Cinco de Mayo is celebrated in Detroit, particularly in Mexicantown, close by the Ambassador Bridge. A new welcome center is opening on the US side, though it was not yet open as of last weekend from what I could tell. A very affordable economy operates in and around Mexicantown. You can have a full spread meal at some of the taquerias for $6 -- including 20% tip. You can bring home a sack of freshly made tamales from La Gloria Bakery and an assortment of baked goods for under $10. Saints candles are less than $2 apiece -- much more reasonably priced than at a suburban New Age shop, and right at the source.

If I was an entrepreneur with tons of capital, I'd want to recreate a French Quarter close by the Detroit River to evoke something New Orleans-like and to provide a new magnet for people gathering along the lines of Mexicantown and Greektown. Detroit was founded by the French in 1701, seventeen years before New Orleans (La Nouvelle-Orléans, 1718) so this is not as outlandish as it might seem. The more downtown apartments, flats, condos, cultural attractions and eateries, the better -- more jazz, more blues, more Creole culture with a Detroit flair, and more emphasis on Detroit's status as a trading center astride the Canadian border. And, for God's sake, more border crossings. I like imagining a new Rivière du Détroit, open to all.

Today's Rune: Flow.

Birthdays: Søren Kierkegaard, Karl Marx, Empress Eugénie (b.Doña Maria Eugenia Ignatia Augustina Palafox-Kirkpatrick, Countess of Teba), Tyrone Power, Leo Ryan, Tammy Wynette, Michael Palin, Ian McCulloch.

A salute to Detroit!


the walking man said...

Finally someone who understands the beauty of the grit. My ancestors on my fathers side were French protestant (Huguenots?) who left France and and some of them wound up here and have been here ever since. although i am the only one of my siblings that still live in the city I can only imagine myself living in one other place.

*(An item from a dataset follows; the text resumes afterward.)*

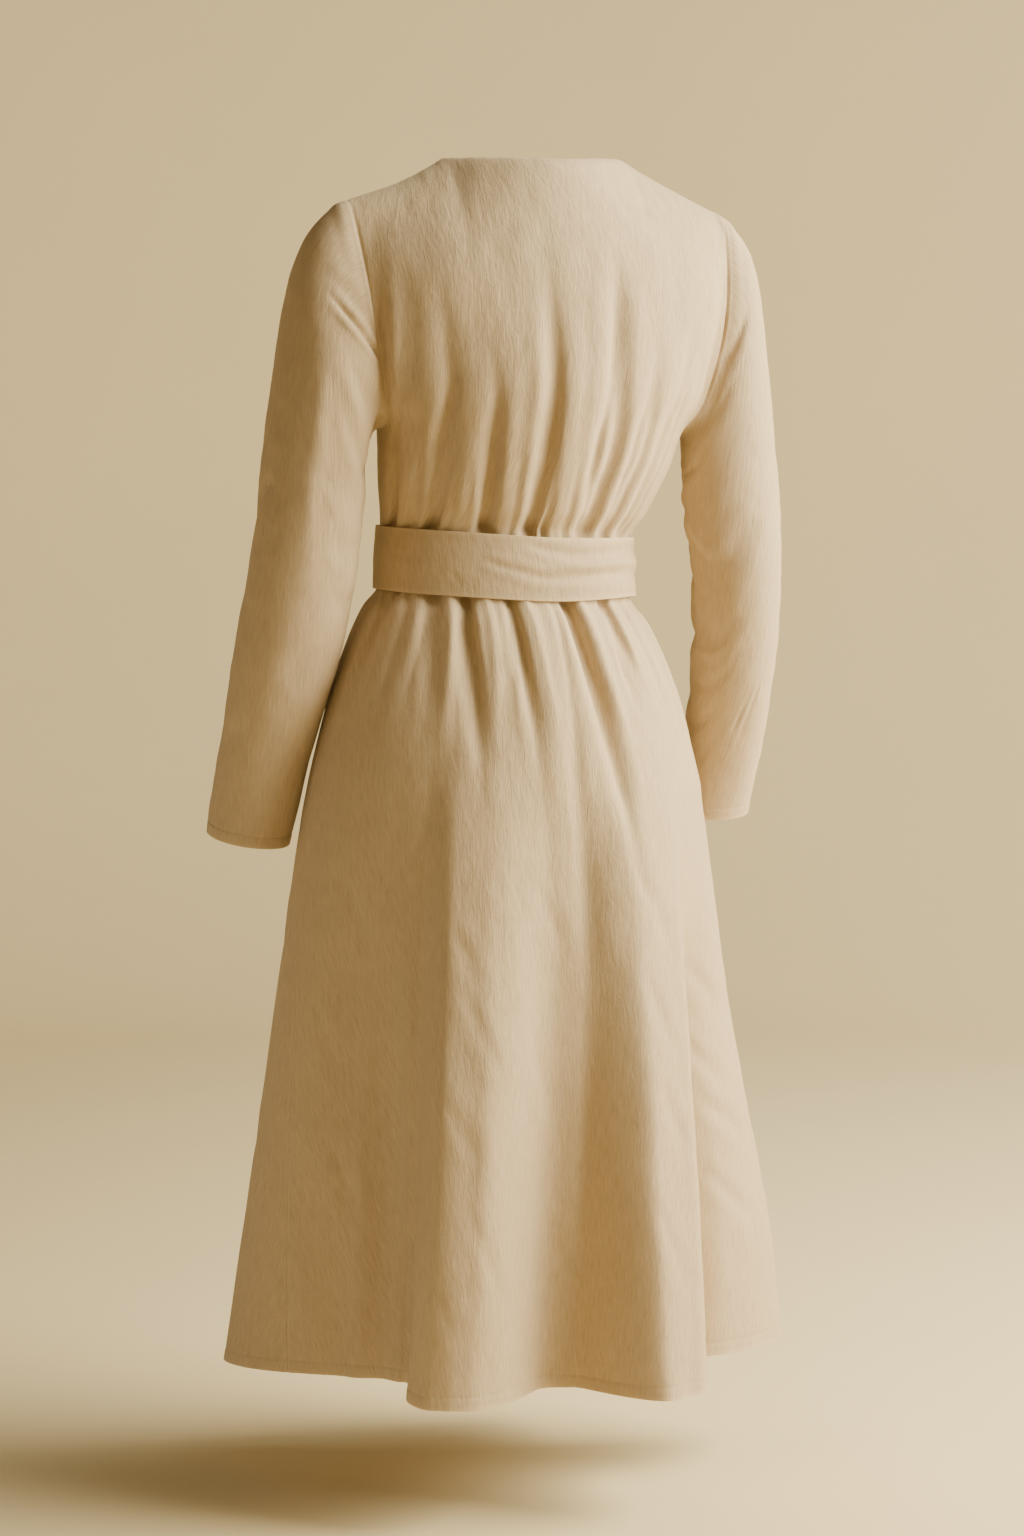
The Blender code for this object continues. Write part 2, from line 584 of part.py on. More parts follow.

I think the most important part of the post is the four words "keep an open mind"

But what I think is missing is that people need to know and understand not the 18th century history of Detroit but rather the history from 1914 forward and the impact Henry Ford had when he went to three shifts a day and started paying them that met his standards of approval $5 a day.

The population decrease by the way went from a peak in 1949 od 1.9 million people to todays somewhere between 800k and 900k.

but a wonderful post and good to know that someone besides me loves this town trying to birth itself to a new creature.

Erik Donald France said...

TWM, thanks much for your comments and insights. Clearly I've left much of the biggest industrial period out -- more on that at some point. There's a chapter about Detroit in between world wars in Louis-Ferdinand Celine's Journey to the End of the Night that's interesting. He worked in a Ford factory, I think at River Rouge.

JR's Thumbprints said...

My sentiments exactly--Detroit and Catholicism do have a convuluted and complex history. After teaching for the Archdiocese of Detroit, I had a better understanding of this.

the walking man said...

The Rouge Plant is actually in the far south of Dearborn and straddles the river of that name. It was Henry Fords dream to build this monster that took in all of the necessary raw components and turn out a complete car at the end, including smelting, glass works, parts manufacturing, small and large and, bring them all together into an integrated assembly line.

It is complete with its own power plant 50kv if I remember right, that and the need to have a river big enough to accommodate his own fleet of ore carrying ships was what determined the positioning of this still running but somewhat decommissioned plant.

by comparison of money at the time to today Henry Ford was the richest man in the world, the Bill gates of his moment. also anti-Semitic enough to start his own newspaper which has today evolved into The Dearborn Press.

Another turning point in Detroit history that HF had nothing to do with was that the Honorable Coleman A. Young was born and raised a Catholic, but when he was of age the Detroit Catholic school system turned him away because of the color of his skin which in turn led to his "no authority but my authority" position/polarization stance.

Interesting story in CAY's moment of time; read up on his appearances before HUAC senate committee during the 50's "I ain't no snitch" when most were so afraid of the power that they named names and literally ruined many a career.